Now it seems unlikely that DOE will be able to prove that steam reforming is a viable technology in a reasonable amount of time, Hedges said. The state requires treatment of waste by 2022.
That can be accomplished by adding a second Low Activity Waste Facility to the vitrification plant now under construction, which the state has favored.
"There's been a long-standing commitment to glass," said Suzanne Dahl, tank treatment section manager for the Department of Ecology. "Why spend money for something that already has a solution?"
Vitrification of low-activity waste is a mature technology that is ready to be used with no more testing and it produces a well-understood waste form that is extremely protective of the environment, the state wrote in the forward to DOE's Draft Tank Closure and Waste Management Environmental Impact Statement.
Immobilizing low activity waste in glass through vitrification is required in the legally binding Tri-Party Agreement as the result of the 2010 settlement agreement, the state pointed out in a letter to DOE commenting on steam reforming. It also is the technology in an agreement with the Nuclear Regulatory Commission to allow the treated low-activity waste to be disposed of in a landfill, the letter said.
Current plans call for 90 percent of the tank waste by volume to be treated and buried in a new landfill at Hanford above ground water that feeds the Columbia River, according to the state.
Several decades were spent to prove glass as a viable waste form and proving steam reforming also produces a viable waste form would have to be done in one to three years, which seems unlikely, according to the state.
There also are operational issues to consider, according to the state. While a second Low Activity Waste Facility could be designed that largely is a copy of the first with some improvements, no such blueprint exists for steam reforming, according to the state.
The steam reforming technology uses super-heated steam and charcoal to combine clay and waste into a mineral structure. It requires temperatures of about 1,150 to 1,330 degrees Fahrenheit, but that's still much lower than the approximately 2,100 degrees proposed for vitrification.
The granular ceramic waste that results then would be combined into a solid monolith for disposal.
DOE likes the technology because the lower temperatures are less likely to drive one of the waste constituents, radioactive technitium, out of the waste during processing.
However, the state believes that's a nonissue because tests have shown that technitium can be incorporated into the glass produced at the vitrification plant, Dahl said.
DOE is looking at steam reforming after a committee of the National Academies' National Research Council recommended in an interim report that DOE look at new waste forms that might be better or more efficient to produce.
The council identified steam reforming as a robust and a mature technology for processing waste.

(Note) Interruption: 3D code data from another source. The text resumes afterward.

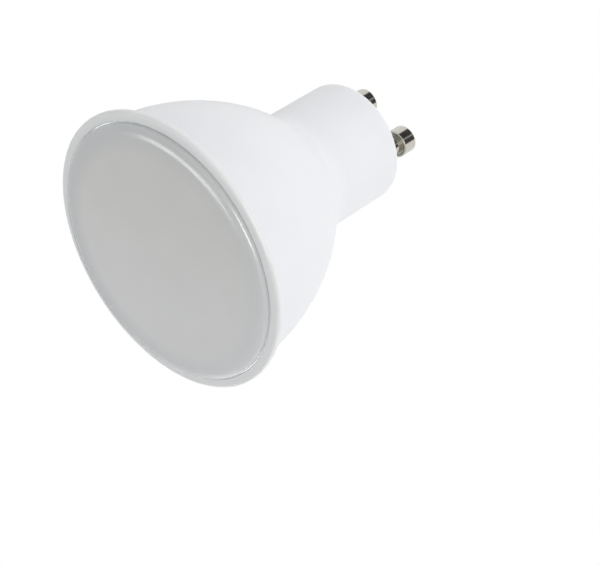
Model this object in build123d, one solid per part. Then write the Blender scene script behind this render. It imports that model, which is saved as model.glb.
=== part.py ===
"""LED spotlight bulb with a twist-lock cap of two pins, 10 mm apart.

Millimetres. The lamp stands on its light face: z = 0 is the front of the diffuser,
+Z runs along the lamp's axis to the contact pins, and the pins lie on the X axis.
"""
from build123d import *
import math
import os

# Outer form of the housing
rim_d = 50.0
diffuser_proud = 1.3
rim_t = 1.3
rim_edge_r = 0.5
rim_root_r = 0.4
rim_face_w = 1.8
mouth_edge_r = 0.2
rim_ledge_w = 1.7
bell_arc_r = 40.7
bell_arc_lift = 0.6
bell_blend_r = 8.0
neck_d = 22.2
neck_edge_r = 1.25
cap_face_z = 49.55
cap_bevel_h = 2.3
cap_face_d = 15.8
cap_edge_r = 0.5

# Walls of the housing and what is moulded inside it
wall = 1.4
end_wall = 2.5
rail_depth = 1.7
rail_t = 1.0
rail_grip = 8.5

# Diffuser
diffuser_gap = 0.1
diffuser_t = 1.0
diffuser_seat = 1.3
shoulder_near_r = 3.5
shoulder_far_r = 0.85
shoulder_turn = 30.0
skirt_gap = 0.25
skirt_t = 1.1
hook_count = 6
hook_angle = 22.0
hook_length = 2.8
barb_h = 0.45
barb_w = 0.8
barb_gap = 0.15

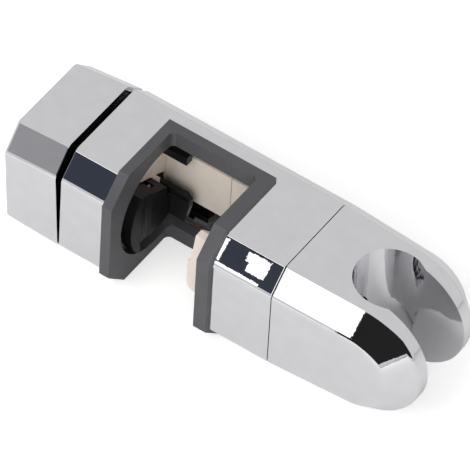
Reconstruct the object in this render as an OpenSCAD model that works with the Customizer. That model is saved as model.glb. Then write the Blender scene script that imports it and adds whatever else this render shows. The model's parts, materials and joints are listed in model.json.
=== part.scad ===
// Shower rail slider: an eight-sided body with a rail notch, a sprung brake jaw
// worked by a tilting end cap, and a fork that swivels and holds a hand shower.
// X runs along the body to the fork, Z runs along the rail, and Y runs from the
// open side of the notch to the closed one. The origin is on the rail's axis.

/* [Body] */
// Width of the body, from its open side to its closed side
body_w = 40; // [38:0.5:44]
// Height of the body along the rail
body_h = 39.4; // [38:0.2:44]
// Leg of the slanted long edges
edge_cut = 6.8; // [5:0.2:8]
// Length of the body from the cap gap to the swivel seam
body_len = 67.6; // [66:0.5:76]
// Wall of the body and of the cap
shell_wall = 2.2; // [1.8:0.1:2.4]
// Thickness of the body's end wall at the swivel
end_wall = 4; // [3:0.5:5]

/* [Rail seat] */
// Diameter of the rail
rail_d = 22; // [20:0.5:23]
// Distance from the cap end of the body to the rail's axis
rail_from_end = 28.5; // [28.4:0.1:29]
// Distance from the body's middle plane to the rail's axis, on the open side
rail_offset = 4.9; // [4.7:0.1:5.5]
// Clearance between the seat's curved faces and the rail
rail_clear = 0.05; // [0.02:0.01:0.1]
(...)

It has been used commercially in the United States for more than a decade, including to treat radioactively contaminated resins from commercial nuclear facilities.
"No one makes low-activity waste glass in the rest of the world," said Shirley Olinger, DOE environmental management associate principal deputy.
Steam reforming could be less expensive than vitrification, but more importantly, it could allow treatment of tank waste sooner, she said. It also would allow some of the waste to be treated independently of the vitrification plant, she said.
However, more work is needed to investigate the technology and DOE must settle on a treatment for the remainder of the low activity tank waste by 2015 to meet a Tri-Party Agreement deadline and keep high level radioactive waste treatment on schedule.
"If we can't prove it in time, it is not a viable technology," Olinger said.
In the meantime, treatment plans -- what DOE calls its baseline -- will not be changed until DOE is convinced steam reforming is a viable technology, she said. If it proves out, DOE will work with its Hanford regulators on a path forward, she said.
Steam reforming might be in its early stages at Hanford, but it is close to being used at DOE's Idaho site, she said.
But waste treated with steam reforming in Idaho will not be buried in a landfill at Idaho, Dahl said.
Instead, it is expected to be disposed of in a deep geologic repository, unlike Hanford's treated low activity waste. The state also argues that although steam reforming is used commercially, it is not used to produce the ceramic waste form proposed for Hanford.